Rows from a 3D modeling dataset
══════════
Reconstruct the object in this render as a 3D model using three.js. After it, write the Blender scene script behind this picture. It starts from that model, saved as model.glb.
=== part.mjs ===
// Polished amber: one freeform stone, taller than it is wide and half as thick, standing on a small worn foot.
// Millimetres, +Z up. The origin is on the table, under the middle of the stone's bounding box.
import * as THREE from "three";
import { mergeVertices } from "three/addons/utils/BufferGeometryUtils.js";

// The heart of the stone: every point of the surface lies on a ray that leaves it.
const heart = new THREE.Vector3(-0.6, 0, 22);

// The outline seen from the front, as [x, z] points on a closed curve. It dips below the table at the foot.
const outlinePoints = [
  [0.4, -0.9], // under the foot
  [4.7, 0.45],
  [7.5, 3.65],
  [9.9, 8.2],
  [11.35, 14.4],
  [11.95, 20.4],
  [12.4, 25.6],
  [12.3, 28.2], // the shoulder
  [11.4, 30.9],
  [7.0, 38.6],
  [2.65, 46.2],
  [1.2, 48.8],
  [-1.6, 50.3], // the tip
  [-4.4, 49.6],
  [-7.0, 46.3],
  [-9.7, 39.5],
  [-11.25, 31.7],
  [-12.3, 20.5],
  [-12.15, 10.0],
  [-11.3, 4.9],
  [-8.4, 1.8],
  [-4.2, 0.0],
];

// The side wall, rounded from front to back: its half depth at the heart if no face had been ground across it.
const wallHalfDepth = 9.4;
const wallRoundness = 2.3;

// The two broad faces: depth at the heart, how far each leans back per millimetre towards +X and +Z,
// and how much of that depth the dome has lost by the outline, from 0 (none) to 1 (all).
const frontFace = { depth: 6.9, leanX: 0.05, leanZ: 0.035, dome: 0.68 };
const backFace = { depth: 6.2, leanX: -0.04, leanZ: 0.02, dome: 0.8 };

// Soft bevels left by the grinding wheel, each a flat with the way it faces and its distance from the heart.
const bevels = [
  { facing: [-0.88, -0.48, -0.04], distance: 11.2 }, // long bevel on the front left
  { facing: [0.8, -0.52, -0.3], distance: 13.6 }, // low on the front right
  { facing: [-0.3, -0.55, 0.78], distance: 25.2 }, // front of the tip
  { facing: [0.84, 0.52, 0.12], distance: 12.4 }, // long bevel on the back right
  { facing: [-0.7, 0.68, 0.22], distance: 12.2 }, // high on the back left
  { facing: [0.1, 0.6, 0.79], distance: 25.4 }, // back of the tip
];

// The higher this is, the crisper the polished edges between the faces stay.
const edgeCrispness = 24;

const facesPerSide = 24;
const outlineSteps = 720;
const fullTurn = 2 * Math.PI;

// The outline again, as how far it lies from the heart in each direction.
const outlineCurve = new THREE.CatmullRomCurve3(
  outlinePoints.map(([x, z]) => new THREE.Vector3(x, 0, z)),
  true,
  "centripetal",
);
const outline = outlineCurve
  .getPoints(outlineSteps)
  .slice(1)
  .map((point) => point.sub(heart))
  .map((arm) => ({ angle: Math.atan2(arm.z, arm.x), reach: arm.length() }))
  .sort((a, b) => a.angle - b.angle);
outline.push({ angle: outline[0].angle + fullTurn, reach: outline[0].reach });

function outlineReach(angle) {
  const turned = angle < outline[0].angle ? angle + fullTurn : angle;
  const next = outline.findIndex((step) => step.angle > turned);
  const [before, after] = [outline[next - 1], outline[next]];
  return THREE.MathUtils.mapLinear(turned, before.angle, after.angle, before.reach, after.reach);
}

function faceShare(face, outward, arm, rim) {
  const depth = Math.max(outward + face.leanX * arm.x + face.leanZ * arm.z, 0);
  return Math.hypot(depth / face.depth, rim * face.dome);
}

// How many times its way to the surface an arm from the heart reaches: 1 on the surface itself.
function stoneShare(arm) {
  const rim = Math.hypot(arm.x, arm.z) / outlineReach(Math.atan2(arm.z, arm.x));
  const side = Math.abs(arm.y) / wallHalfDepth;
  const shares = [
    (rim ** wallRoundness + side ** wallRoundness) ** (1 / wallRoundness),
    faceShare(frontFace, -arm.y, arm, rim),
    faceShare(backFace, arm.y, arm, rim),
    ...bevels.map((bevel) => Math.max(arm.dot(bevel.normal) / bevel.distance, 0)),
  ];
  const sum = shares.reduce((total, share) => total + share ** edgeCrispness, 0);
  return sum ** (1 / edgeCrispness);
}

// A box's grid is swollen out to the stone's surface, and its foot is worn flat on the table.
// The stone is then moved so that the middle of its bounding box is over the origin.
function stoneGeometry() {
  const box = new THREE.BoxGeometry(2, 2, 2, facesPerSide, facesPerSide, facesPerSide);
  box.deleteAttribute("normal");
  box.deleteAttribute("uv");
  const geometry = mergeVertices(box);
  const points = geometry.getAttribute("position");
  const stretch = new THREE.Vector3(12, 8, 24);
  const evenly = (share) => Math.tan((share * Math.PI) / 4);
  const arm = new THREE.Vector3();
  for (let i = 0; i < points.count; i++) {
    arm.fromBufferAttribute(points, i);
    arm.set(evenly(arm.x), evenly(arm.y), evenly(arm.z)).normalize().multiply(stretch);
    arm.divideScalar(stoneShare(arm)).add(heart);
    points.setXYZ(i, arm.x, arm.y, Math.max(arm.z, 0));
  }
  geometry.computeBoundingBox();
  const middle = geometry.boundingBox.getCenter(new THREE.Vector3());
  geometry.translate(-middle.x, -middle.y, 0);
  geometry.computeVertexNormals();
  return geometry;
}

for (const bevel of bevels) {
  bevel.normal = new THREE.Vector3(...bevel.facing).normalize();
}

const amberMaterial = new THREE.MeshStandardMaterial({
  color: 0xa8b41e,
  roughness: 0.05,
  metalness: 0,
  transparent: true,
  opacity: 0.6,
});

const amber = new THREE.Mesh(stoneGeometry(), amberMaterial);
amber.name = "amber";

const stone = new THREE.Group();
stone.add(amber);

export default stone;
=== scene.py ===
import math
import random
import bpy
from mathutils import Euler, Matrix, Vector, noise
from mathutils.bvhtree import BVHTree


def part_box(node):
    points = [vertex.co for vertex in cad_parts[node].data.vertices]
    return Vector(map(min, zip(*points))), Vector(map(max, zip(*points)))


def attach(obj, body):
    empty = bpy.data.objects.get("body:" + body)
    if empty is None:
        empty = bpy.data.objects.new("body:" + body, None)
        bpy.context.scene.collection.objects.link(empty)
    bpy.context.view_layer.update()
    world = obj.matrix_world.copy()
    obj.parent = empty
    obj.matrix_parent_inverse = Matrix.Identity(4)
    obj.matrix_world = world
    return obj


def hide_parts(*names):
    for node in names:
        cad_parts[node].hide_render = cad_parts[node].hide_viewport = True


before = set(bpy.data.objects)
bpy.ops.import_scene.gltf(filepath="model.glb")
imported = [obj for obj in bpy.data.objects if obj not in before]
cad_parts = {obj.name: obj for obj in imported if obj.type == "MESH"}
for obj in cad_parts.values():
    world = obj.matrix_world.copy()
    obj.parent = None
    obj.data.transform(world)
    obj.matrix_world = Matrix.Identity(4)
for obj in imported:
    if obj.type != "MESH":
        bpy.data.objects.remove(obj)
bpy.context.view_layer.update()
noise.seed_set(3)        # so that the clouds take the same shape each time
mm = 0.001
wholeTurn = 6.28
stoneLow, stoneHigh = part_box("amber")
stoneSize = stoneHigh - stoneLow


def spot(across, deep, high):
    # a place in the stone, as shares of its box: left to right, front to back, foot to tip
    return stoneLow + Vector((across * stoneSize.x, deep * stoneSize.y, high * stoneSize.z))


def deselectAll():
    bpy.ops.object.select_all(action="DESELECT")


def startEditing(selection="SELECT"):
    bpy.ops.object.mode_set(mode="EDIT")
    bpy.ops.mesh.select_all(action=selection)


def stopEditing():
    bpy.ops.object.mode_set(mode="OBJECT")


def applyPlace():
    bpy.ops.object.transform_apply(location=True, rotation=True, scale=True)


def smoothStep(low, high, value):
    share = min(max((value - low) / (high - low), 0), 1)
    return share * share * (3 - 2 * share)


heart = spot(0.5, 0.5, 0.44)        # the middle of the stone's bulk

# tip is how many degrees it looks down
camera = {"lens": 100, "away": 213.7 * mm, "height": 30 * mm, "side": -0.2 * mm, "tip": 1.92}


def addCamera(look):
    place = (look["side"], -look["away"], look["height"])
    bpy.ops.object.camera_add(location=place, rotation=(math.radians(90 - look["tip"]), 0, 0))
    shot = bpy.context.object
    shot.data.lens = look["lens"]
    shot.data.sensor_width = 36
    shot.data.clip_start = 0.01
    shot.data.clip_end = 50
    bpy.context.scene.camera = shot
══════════
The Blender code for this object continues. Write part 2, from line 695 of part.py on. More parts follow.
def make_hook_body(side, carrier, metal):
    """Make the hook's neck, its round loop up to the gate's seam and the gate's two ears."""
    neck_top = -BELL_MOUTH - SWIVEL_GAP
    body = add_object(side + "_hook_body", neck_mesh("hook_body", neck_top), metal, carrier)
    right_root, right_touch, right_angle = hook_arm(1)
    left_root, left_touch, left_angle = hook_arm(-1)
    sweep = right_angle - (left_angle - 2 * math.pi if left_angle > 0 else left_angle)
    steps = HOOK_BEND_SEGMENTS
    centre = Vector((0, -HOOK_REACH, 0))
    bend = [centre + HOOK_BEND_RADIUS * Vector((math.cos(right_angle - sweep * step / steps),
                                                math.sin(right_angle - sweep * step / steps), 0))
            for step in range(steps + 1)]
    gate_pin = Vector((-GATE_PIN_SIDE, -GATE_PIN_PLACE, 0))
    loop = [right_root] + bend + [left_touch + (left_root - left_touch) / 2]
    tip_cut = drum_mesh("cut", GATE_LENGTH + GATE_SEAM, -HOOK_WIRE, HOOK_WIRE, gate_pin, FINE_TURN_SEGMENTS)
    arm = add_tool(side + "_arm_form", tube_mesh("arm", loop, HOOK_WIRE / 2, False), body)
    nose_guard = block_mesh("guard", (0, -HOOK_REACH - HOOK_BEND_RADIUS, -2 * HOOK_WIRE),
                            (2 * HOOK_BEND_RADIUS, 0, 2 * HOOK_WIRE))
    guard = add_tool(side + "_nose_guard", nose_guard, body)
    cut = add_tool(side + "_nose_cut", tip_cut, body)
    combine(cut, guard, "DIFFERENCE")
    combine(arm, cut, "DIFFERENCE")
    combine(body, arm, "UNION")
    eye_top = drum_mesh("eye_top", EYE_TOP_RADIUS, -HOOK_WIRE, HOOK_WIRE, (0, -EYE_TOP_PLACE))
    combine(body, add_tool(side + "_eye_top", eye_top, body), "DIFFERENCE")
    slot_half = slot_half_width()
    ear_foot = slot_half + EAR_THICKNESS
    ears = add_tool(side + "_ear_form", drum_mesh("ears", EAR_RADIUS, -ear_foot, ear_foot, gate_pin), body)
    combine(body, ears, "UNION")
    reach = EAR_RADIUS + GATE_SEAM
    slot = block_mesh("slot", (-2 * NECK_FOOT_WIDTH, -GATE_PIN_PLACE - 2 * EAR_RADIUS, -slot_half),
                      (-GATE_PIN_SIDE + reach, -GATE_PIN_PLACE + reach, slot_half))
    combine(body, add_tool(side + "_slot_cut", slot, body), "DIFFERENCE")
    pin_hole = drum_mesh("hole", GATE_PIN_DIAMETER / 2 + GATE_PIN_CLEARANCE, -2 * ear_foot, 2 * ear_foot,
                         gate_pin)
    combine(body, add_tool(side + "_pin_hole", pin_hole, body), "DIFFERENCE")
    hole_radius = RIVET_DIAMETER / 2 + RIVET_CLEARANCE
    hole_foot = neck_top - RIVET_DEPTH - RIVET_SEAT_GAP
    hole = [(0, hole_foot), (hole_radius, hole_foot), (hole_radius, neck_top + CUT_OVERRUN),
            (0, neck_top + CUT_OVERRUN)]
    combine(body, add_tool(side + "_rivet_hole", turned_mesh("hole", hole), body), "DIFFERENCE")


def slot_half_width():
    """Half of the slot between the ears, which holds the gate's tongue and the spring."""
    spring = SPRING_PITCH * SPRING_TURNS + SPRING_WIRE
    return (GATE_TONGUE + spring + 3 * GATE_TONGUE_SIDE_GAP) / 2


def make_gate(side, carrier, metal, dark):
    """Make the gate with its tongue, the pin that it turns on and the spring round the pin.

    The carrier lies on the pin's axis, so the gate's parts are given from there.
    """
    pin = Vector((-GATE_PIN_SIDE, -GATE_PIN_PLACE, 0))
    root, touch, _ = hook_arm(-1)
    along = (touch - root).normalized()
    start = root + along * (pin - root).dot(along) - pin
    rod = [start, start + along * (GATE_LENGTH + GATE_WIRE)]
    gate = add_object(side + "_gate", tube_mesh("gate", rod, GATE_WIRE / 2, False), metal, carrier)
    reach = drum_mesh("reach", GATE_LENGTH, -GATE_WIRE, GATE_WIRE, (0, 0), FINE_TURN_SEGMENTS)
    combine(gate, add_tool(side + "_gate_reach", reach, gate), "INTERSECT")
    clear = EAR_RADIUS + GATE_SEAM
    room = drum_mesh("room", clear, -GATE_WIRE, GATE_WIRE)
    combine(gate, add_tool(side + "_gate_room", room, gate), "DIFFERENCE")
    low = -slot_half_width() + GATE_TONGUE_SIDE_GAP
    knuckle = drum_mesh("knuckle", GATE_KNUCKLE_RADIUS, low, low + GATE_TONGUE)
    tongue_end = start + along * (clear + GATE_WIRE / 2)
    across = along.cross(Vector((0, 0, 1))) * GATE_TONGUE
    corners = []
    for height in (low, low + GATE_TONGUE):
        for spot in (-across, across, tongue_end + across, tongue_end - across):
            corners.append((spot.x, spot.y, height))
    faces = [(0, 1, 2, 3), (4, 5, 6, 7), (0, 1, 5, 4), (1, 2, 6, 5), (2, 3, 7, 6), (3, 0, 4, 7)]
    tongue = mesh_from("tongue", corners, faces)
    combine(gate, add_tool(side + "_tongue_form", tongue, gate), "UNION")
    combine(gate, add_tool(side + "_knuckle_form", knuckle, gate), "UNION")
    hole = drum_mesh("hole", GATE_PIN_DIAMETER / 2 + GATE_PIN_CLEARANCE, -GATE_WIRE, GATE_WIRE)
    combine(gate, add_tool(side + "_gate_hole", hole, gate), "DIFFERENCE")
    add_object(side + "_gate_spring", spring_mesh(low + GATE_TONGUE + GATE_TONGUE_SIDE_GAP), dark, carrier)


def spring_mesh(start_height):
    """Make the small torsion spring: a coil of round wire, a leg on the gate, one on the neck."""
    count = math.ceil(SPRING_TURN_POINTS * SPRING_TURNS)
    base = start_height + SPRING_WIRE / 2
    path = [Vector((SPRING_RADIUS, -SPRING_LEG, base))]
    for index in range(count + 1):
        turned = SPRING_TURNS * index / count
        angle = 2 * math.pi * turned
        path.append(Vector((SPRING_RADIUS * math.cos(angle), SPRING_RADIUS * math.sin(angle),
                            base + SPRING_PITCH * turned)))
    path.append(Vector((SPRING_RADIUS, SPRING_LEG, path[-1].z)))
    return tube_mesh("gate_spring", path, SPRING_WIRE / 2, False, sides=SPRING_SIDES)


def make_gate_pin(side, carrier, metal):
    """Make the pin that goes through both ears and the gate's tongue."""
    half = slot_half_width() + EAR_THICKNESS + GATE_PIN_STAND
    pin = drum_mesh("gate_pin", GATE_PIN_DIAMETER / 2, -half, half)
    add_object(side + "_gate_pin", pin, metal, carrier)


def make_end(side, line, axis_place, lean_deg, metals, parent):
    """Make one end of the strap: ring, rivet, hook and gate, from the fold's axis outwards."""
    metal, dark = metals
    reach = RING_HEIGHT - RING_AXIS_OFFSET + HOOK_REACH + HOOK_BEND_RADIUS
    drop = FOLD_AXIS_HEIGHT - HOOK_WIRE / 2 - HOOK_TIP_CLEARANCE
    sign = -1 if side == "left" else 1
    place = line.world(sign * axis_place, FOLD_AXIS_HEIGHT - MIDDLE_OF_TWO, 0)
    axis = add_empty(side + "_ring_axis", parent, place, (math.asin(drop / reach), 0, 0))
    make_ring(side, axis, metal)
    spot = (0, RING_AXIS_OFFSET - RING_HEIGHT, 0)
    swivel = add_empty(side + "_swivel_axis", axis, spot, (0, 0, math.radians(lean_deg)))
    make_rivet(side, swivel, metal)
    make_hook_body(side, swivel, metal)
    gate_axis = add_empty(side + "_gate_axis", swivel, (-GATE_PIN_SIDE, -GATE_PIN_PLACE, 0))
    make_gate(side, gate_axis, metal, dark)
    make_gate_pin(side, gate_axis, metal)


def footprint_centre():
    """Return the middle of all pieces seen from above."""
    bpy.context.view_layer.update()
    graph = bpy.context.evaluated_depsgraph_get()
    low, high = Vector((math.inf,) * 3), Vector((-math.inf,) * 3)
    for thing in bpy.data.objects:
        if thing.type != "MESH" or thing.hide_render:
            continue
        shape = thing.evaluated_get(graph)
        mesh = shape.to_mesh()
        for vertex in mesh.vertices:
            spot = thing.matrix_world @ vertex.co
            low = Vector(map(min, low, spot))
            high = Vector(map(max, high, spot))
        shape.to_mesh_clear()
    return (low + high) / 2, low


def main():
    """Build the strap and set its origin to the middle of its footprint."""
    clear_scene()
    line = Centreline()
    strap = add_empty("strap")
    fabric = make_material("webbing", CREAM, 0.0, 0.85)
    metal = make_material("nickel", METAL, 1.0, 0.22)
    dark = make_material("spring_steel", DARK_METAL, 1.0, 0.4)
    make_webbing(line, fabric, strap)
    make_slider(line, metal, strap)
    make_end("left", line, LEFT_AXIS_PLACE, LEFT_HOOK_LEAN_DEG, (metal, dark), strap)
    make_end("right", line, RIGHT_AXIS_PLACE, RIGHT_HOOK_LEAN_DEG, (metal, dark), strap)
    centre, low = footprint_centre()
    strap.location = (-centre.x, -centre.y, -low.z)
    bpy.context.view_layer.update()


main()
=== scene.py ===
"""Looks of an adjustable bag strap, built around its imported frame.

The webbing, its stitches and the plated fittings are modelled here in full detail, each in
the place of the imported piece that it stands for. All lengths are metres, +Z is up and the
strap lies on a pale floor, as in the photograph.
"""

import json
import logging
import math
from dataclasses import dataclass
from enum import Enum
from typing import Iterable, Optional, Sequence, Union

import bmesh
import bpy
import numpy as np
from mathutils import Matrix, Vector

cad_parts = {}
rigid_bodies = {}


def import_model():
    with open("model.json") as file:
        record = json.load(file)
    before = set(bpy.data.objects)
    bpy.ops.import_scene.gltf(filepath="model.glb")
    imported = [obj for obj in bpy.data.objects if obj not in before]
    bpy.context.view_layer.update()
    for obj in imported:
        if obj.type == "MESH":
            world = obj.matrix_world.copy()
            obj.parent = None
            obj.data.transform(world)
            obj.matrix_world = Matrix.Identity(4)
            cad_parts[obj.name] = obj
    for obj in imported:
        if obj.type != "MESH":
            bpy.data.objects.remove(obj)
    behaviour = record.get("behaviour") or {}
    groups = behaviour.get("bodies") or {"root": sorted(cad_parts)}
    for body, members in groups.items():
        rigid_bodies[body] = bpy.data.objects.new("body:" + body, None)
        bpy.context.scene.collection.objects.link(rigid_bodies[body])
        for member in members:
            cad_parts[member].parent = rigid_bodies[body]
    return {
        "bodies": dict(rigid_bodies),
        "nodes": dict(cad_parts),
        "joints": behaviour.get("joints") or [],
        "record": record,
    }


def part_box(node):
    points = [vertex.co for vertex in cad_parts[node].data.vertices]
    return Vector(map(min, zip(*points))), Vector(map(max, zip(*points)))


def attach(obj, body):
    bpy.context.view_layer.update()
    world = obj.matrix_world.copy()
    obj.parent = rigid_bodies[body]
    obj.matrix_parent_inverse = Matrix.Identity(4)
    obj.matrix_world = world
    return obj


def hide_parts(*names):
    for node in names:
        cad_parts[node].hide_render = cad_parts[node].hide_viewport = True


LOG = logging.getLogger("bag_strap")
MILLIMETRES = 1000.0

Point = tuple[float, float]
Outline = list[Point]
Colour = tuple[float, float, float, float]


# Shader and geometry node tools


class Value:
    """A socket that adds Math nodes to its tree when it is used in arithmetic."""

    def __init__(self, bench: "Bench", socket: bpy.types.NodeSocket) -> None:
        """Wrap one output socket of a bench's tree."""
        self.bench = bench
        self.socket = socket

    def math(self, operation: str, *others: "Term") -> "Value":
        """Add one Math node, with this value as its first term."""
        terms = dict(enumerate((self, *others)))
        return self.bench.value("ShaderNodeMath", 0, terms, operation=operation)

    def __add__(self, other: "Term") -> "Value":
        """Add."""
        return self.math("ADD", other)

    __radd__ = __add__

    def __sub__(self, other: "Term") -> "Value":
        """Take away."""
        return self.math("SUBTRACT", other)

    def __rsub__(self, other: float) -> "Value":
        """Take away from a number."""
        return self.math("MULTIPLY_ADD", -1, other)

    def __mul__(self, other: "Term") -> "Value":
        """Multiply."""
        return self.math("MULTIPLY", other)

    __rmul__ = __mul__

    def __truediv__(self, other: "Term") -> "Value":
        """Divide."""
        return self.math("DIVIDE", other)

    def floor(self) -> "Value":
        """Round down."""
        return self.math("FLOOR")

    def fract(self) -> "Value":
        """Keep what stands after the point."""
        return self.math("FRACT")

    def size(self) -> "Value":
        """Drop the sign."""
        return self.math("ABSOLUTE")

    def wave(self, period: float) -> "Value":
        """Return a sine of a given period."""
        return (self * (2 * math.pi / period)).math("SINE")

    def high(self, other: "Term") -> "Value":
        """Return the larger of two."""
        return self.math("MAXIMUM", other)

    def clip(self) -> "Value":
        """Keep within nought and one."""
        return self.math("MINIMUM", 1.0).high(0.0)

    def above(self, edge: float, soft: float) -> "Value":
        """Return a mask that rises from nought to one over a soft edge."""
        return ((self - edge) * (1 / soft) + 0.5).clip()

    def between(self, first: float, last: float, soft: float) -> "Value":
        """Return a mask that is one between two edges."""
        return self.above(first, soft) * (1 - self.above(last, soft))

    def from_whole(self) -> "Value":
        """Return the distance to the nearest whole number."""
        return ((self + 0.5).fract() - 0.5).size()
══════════
EXERCISE AIM: All lines above from the one containing "Reconstruct the object" to the one containing "const heart = new THREE.Vector3(-0.6, 0, 22);" must be repeated exactly, both lines included, and no others.

REPLY:
Reconstruct the object in this render as a 3D model using three.js. After it, write the Blender scene script behind this picture. It starts from that model, saved as model.glb.
=== part.mjs ===
// Polished amber: one freeform stone, taller than it is wide and half as thick, standing on a small worn foot.
// Millimetres, +Z up. The origin is on the table, under the middle of the stone's bounding box.
import * as THREE from "three";
import { mergeVertices } from "three/addons/utils/BufferGeometryUtils.js";

// The heart of the stone: every point of the surface lies on a ray that leaves it.
const heart = new THREE.Vector3(-0.6, 0, 22);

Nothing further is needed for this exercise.